Like on this recent Thursday, when McCarthy drives a few blocks south from his home in the Citrus Isles neighborhood. He parks in front of a decrepit wood slat house that's about to be demolished. There's a beehive in a wall between a window and the main electrical box. The bees would have savaged the demolition team. The owner was planning to have an exterminator kill the hive until he heard about McCarthy.

At first, McCarthy approaches the hive slowly, wearing just flip-flops, shorts and a T-shirt. “I don't really care anymore about getting stung,” he says. “I'd rather get stung than roast in that suit.”

There's a credit-card-sized hole of wood rot about eye level, and the bees are using it as a landing pad. McCarthy explains that the goldenrod and Brazilian pepper plants are blooming, and so the bees are frantic to collect the pollen. He points to a worker bee that just landed, covered in a pumpkin-colored fuzz, the pollen that will soon become honey.

Knowing the next step will anger the workers, McCarthy dons the full beekeeper suit. He uses a handsaw to cut into the side of the house. Removing the wood siding reveals a massive hive, four square feet at least. The honeycombs hang down in concentric rows, so full of honey it drips down the wood siding. Immediately, the bees start to attack.

“Here they come!” McCarthy says, as the bees descend.

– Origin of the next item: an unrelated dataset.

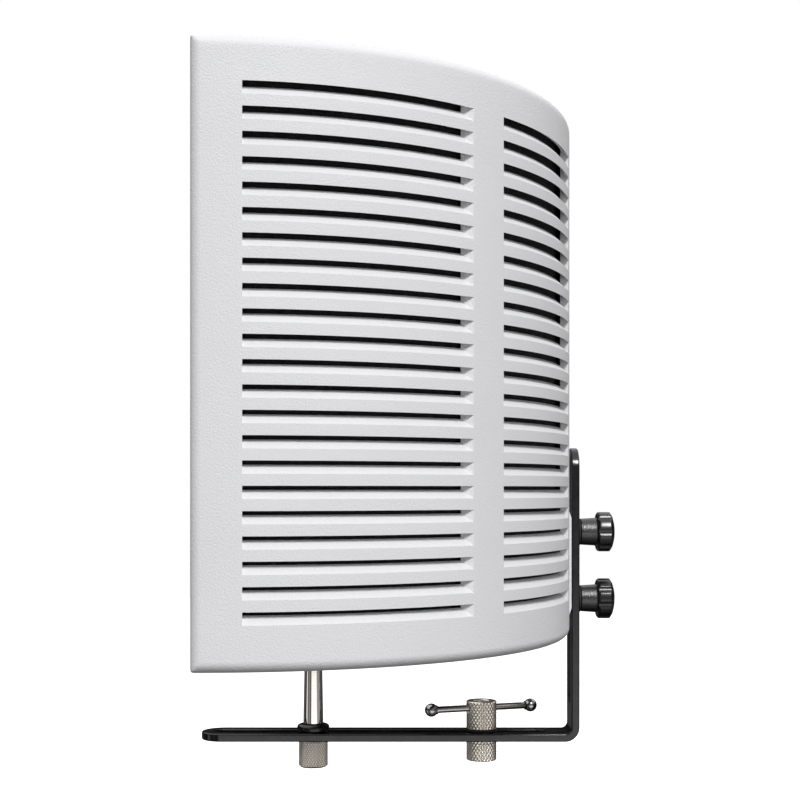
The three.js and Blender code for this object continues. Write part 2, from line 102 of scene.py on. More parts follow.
# Bracket: one bent strip with a slot in each leg
STRIP_WIDTH = strip_high[0] - strip_low[0]
STRIP_THICKNESS = 5
STRIP_EDGE_R = 0.9
BEND_R = 9
SLOT_WIDTH = 10.2
LEVEL_SLOT = (-168.6, 39.5)
UPRIGHT_SLOT = (36, 188.5)
LEG_BOTTOM = strip_low[2]
UPRIGHT_BACK = strip_high[1]

# Clearances, threads and knurls
GAP = 0.3
STUD_R = 3.95
STUD_BORE_R = 4.3
M8_PITCH = 1.25
STAND_PITCH = 25.4 / 27
THREAD_STEP = 0.16  # between the rings of a stud's thread
KNURL_DEPTH = 0.5
KNURL = (25, 3.48)  # the adapter's and the clamp nut's: starts, pitch
KNURL_STEPS = 400
KNURL_STEP = 0.24  # between the rings of a knurled wall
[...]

They take potshots at McCarthy's suit and divebomb his mesh facemask, but they're unable to sting him through the fabric. They are not, thankfully, Africanized, so their attacks are fairly measured. Still, though, it's unnerving to hear the buzzing, to see the bees swarm on the mesh less than an inch from his eyes, to have them crawl on the surface of his suit. McCarthy is largely used to it, but it's an innately human reaction to freak out just a little when a beehive attacks.

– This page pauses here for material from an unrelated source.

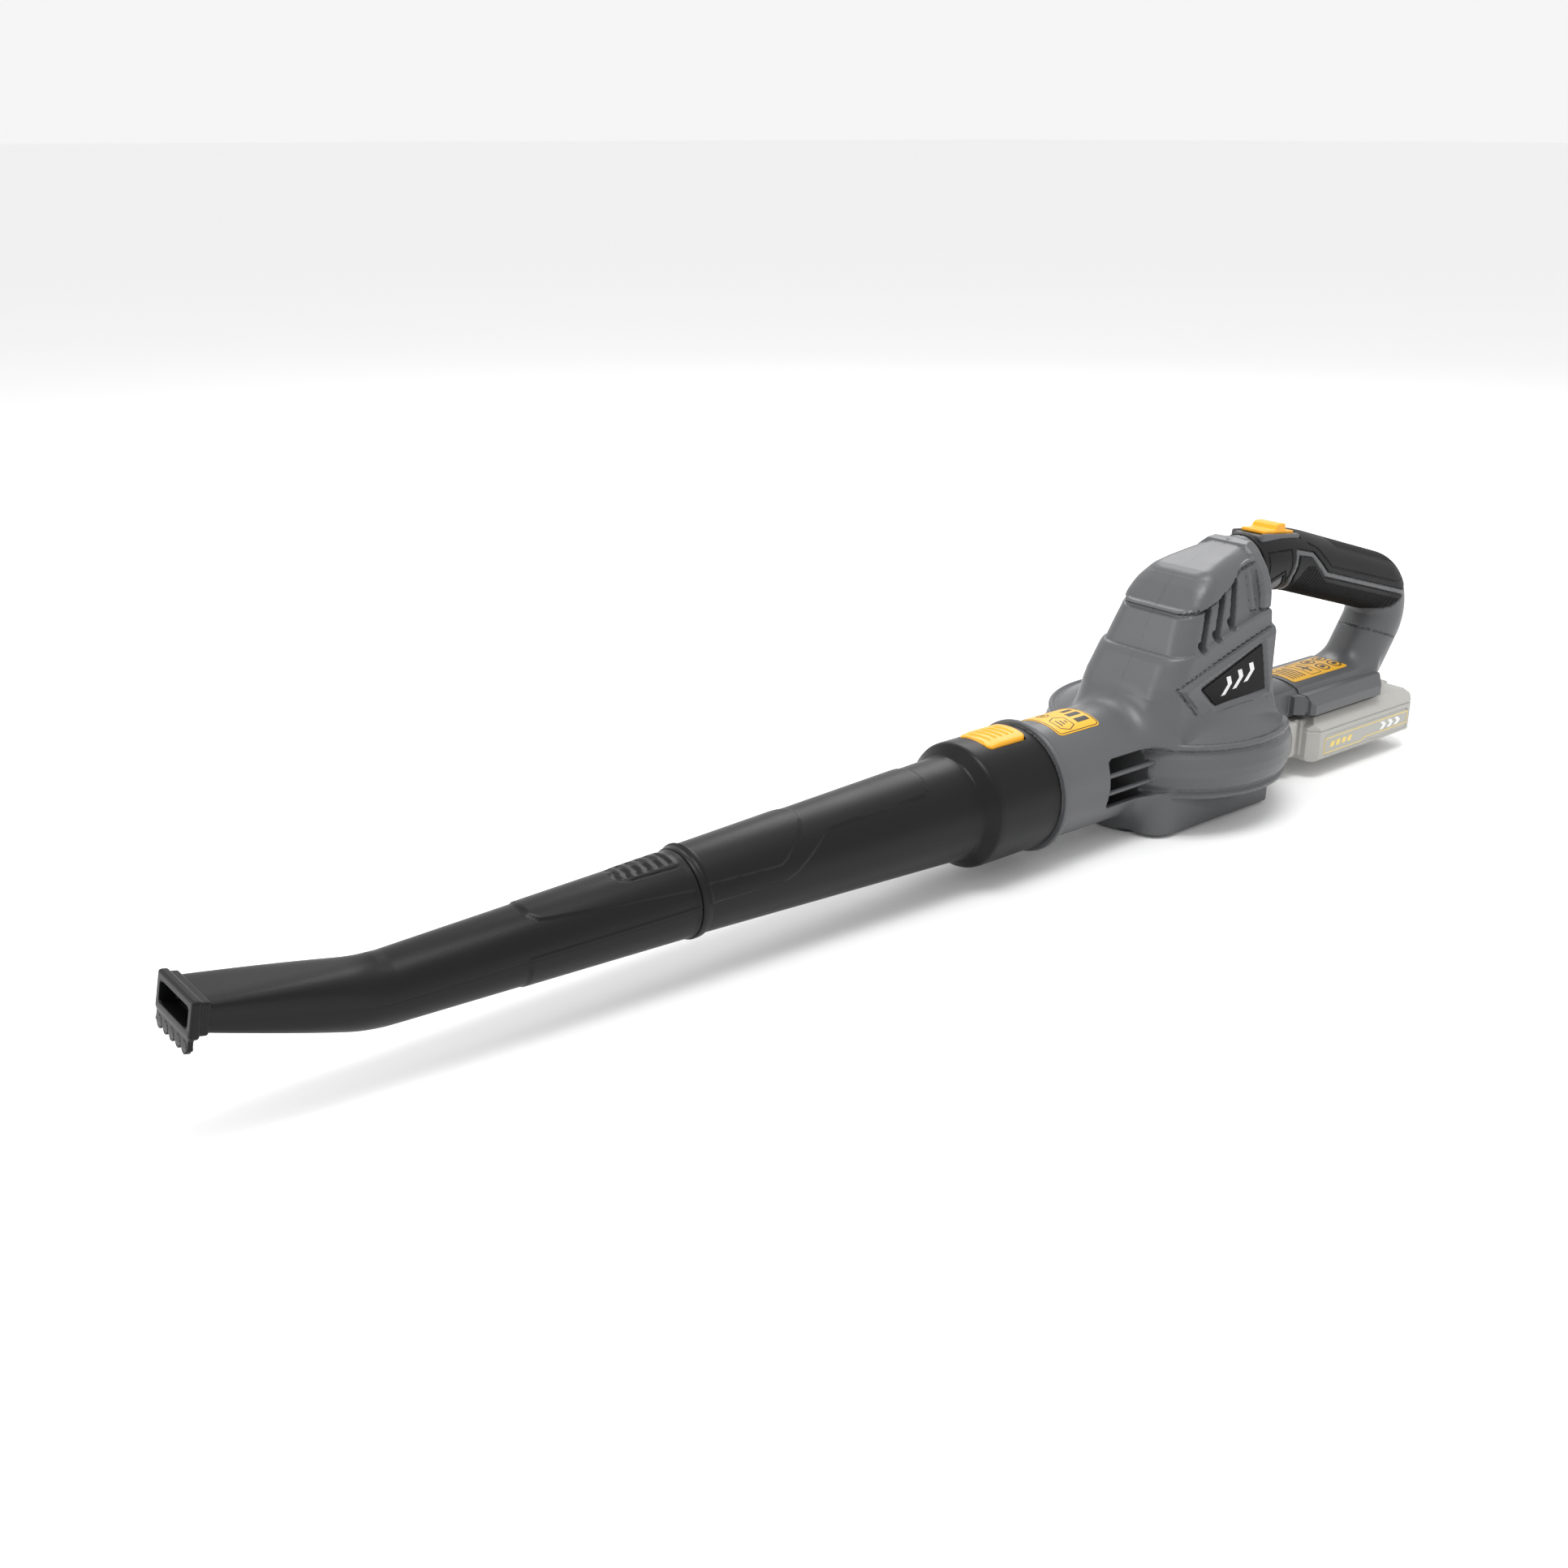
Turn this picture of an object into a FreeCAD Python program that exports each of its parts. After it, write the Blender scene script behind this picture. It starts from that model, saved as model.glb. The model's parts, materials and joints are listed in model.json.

He sprays the hive with a handheld smoker. The bees become frantic, passing quickly over the hive to collect as much honey as possible, like a person gathering his or her most valuable possessions from a burning home. “They think the hive is on fire, so they're going to take as many resources as they can with them and try to set up the hive somewhere else,” McCarthy says.

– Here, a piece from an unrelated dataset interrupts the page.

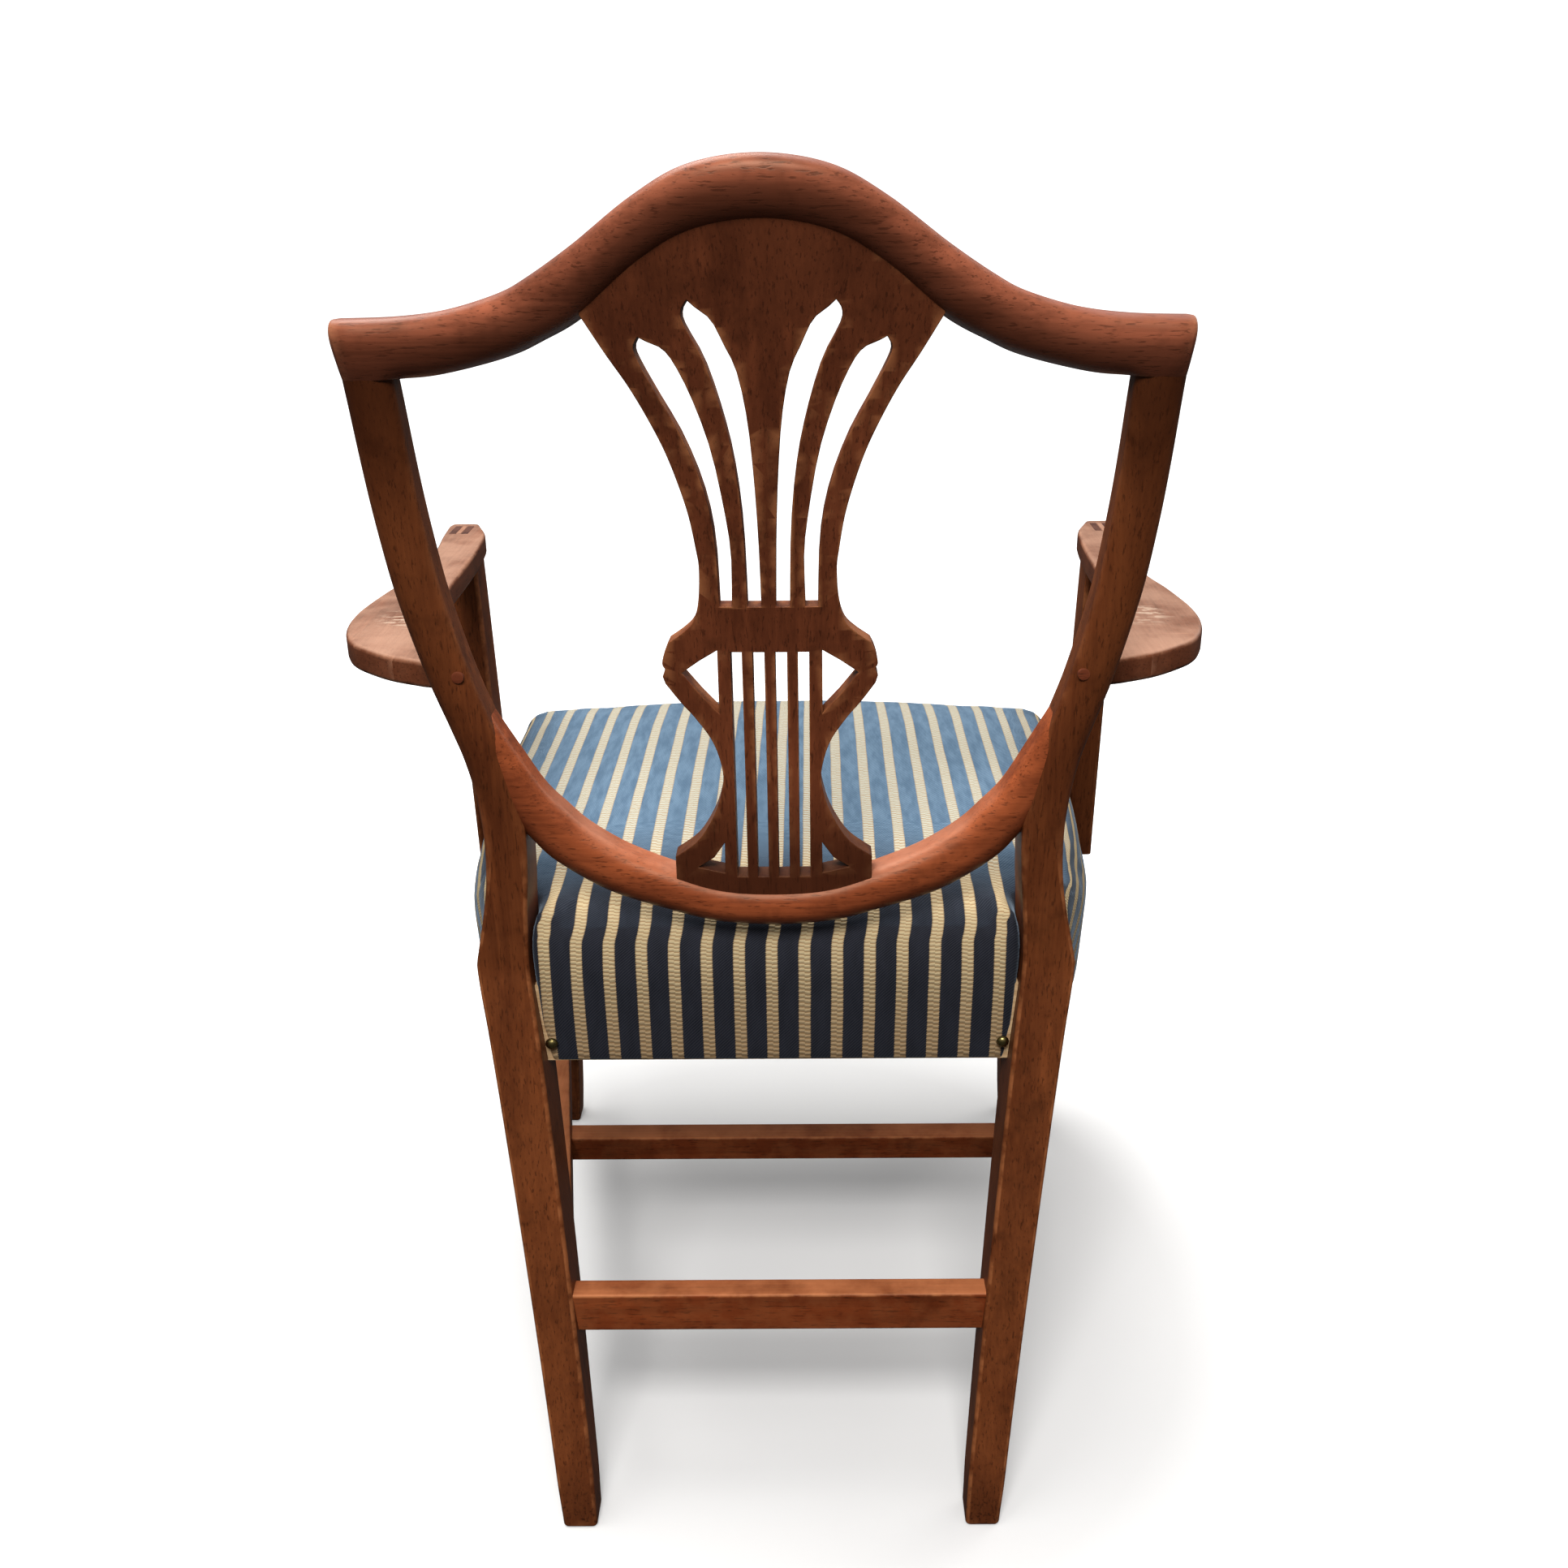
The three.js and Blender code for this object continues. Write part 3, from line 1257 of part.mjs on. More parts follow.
for (const [side, turn] of sides) {
  addPiece(`rear_leg_${side}`, turn(finishedRearLeg), colours.mahogany);
  addPiece(`front_leg_${side}`, turn(finishedFrontLeg), colours.mahogany);
  addPiece(`side_seat_rail_${side}`, turn(sideRail), colours.beech);
  addPiece(`side_stretcher_${side}`, turn(sideStretcher), colours.mahogany);
  addPiece(`arm_${side}`, turn(arm), colours.paleWood);
  addPiece(`arm_post_${side}`, turn(post), colours.mahogany);
  addPiece(`post_tenon_wedge_${side}`, turn(wedgeBody(0)), colours.paleWood);
  addPiece(`arm_screw_${side}`, turn(armScrew(0)), colours.steel);
  addPiece(`arm_screw_plug_${side}`, turn(armPlug(0)), colours.darkMahogany);
  addPiece(`cover_nail_${side}`, turn(nail), colours.brass);
  postScrewSteps.forEach((step, i) => {
    addPiece(`post_screw_${side}_${i + 1}`, turn(postScrew(step, 0)), colours.steel);
  });
  const corners = [['front', frontBlockRaw], ['rear', rearBlockRaw]];
  for (const [corner, raw] of corners) {
    addPiece(`corner_block_${corner}_${side}`, turn(cut(raw, ...blockScrewTools[corner])), colours.beech);
    blockScrews[corner].forEach(([place, aim], i) => {
      addPiece(`block_screw_${corner}_${side}_${i + 1}`, turn(blockScrew(place, aim, 0)), colours.steel);
    });
  }
}
addPiece('crest_rail', crest, colours.mahogany);
addPiece('lower_shield_rail', lowerRail, colours.mahogany);
addPiece('splat', splatBody(0, splatHoles()), colours.darkMahogany);
addPiece('front_seat_rail', frontRail, colours.beech);
addPiece('rear_seat_rail', rearRail, colours.beech);
addPiece('rear_stretcher', rearStretcher, colours.mahogany);
addPiece('medial_stretcher', medialStretcher, colours.mahogany);

const webbingPlaceShares = [-1, 0, 1];
const [longWebShare, crossWebShare] = [0.4, 0.23];
const longWebSpacing = frontHalfWidth * longWebShare;
const crossWebSpacing = seatFrameDepth * crossWebShare;
webbingPlaceShares.forEach((share, i) => {
  const x = share * longWebSpacing;
  addPiece(`webbing_long_${i + 1}`, block(
    [x - webbingWidth / 2, -seatFrameDepth + padInset, longWebBottom],
    [x + webbingWidth / 2, rearRailBack - padInset, longWebBottom + webbingThickness],
  ), colours.jute);
  const y = -seatFrameDepth / 2 + share * crossWebSpacing;
  const reach = sideAt(y + webbingWidth / 2) - padInset;
  addPiece(`webbing_cross_${i + 1}`, block(
    [-reach, y - webbingWidth / 2, crossWebBottom],
    [reach, y + webbingWidth / 2, crossWebBottom + webbingThickness],
  ), colours.jute);
});
addPiece(
  'base_cloth',
  ringPlate(coverOut + padInset / 2, baseClothBottom, baseClothBottom + baseClothThickness),
  colours.jute,
);
addPiece('stuffing_pad', loft(upholsteryRings(coverOut, padBottom)), colours.wadding);
addPiece('seat_cover', cover, colours.stripes);
const dustClothTop = seatBottom - fitGap;
addPiece('dust_cloth', cut(
  ringPlate(coverOut + dustClothInset, dustClothTop - dustClothThickness, dustClothTop),
  ...bothFrontLegTools, ...bothRearLegTools,
), colours.blackCloth);

// Stand the chair on the floor with its middle over the origin
const extent = new THREE.Box3().setFromObject(chair);
const middle = extent.getCenter(new THREE.Vector3());
chair.position.set(-middle.x, -middle.y, -extent.min.z);

const group = new THREE.Group();
group.add(chair);

export default group;
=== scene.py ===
# A mahogany armchair with a shield back and a striped seat, in metres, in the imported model's
# frame: +Z is up, +Y is the back of the chair, and +X is on the left of the photo.
import math

import bmesh
import bpy
from mathutils import Matrix, Vector


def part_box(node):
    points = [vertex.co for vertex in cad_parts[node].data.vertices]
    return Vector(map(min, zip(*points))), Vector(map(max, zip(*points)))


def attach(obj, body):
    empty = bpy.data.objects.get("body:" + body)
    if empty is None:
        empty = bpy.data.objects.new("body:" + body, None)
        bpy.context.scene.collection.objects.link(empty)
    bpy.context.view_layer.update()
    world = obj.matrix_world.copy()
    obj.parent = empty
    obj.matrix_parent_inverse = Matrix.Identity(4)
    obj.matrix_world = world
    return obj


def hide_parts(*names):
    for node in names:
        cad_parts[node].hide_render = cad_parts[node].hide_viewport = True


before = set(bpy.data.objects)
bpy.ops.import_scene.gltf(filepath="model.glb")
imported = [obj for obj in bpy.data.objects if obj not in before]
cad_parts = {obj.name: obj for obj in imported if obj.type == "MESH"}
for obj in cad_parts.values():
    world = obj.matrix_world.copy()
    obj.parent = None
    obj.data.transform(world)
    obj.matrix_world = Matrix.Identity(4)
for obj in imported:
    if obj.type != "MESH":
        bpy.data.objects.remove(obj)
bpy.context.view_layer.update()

# The camera stands behind the chair, a little above the crest, and looks down on it. Its place
# comes from the feet, the ears and the crest in the photo. The image is taken as 1932 x 1932.
image_side = 1932
focal_pixels = 1694.64
axis_pixel = (1000.71, 938.38)
sensor_width = 36.0
camera_pitch = math.radians(20.57)
camera_roll = math.radians(-0.30)
camera_place = (-0.02649, 1.04873, 0.91467)
looking = Vector((0, -math.cos(camera_pitch), -math.sin(camera_pitch)))
level_right = looking.cross(Vector((0, 0, 1))).normalized()
level_up = level_right.cross(looking)
camera_right = level_right * math.cos(camera_roll) + level_up * math.sin(camera_roll)
camera_up = level_up * math.cos(camera_roll) - level_right * math.sin(camera_roll)
lens = bpy.data.cameras.new("photo_camera")
lens.sensor_width = sensor_width
lens.lens = focal_pixels / image_side * sensor_width
lens.shift_x = (image_side / 2 - axis_pixel[0]) / image_side
lens.shift_y = (axis_pixel[1] - image_side / 2) / image_side


def placed(name, data):
    thing = bpy.data.objects.new(name, data)
    bpy.context.scene.collection.objects.link(thing)
    return thing


camera = placed("photo_camera", lens)
turned = Matrix((camera_right, camera_up, -looking)).transposed().to_4x4()
camera.matrix_world = Matrix.Translation(camera_place) @ turned
bpy.context.scene.camera = camera

# The studio: a pale floor that curves up into a round wall, a broad soft light overhead and
# another high up behind the camera. The floor and wall glow and throw no light on the chair, so
# they stay pale round it while its undersides stay dark.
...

Before they can do that, McCarthy sets up a wood box beehive and attaches a vacuum to it. On the lowest setting as to not hurt the bees, he begins vacuuming them up into the box. The hive is years old, and there seems to be an endless supply of workers. Every time McCarthy passes the vacuum over a spot, a new swarm immediately replaces it. Sweating in the heavy cotton suit and full Florida sun, it's exhausting work, but within an hour he's got a box full of bees.

McCarthy uses a kitchen knife to cut the honeycomb out, removing it in sheets and placing it in rows of the hive box. The goal is to transport as much honey and larvae as he can, making sure the hive has resources to set up its new home.

For five hours he's there, removing and readying the bees for transport. McCarthy sets up the new hive a few blocks away in the backyard of a woman who contacted him from the Nextdoor posting. It'll take a few months for the hive to reestablish itself, and McCarthy will have to come back multiple times to make sure it's healthy. Eventually, the homeowner can harvest honey every couple weeks, perhaps gallons at a time.

From a sample McCarthy pulled out that day, the honey is a dark amber, not spicy like orange blossom honey, but thick and rich, tasting of caramel. After straining it through a mesh sieve using a potato masher, it's unfiltered, so there's bits of honeycomb and pollen, which McCarthy says makes it even healthier, a respite for allergy sufferers.

McCarthy has big plans for where this could go. Maybe someday he has a team of beekeepers spread out across South Florida, or the entire country, or maybe the globe, all working for his non-profit to save honeybees.

For now, though, he's still working mostly in his neighborhood, just your average commercial airline pilot saving honeybees and creating new devotees to his Happy Bee Honey Club.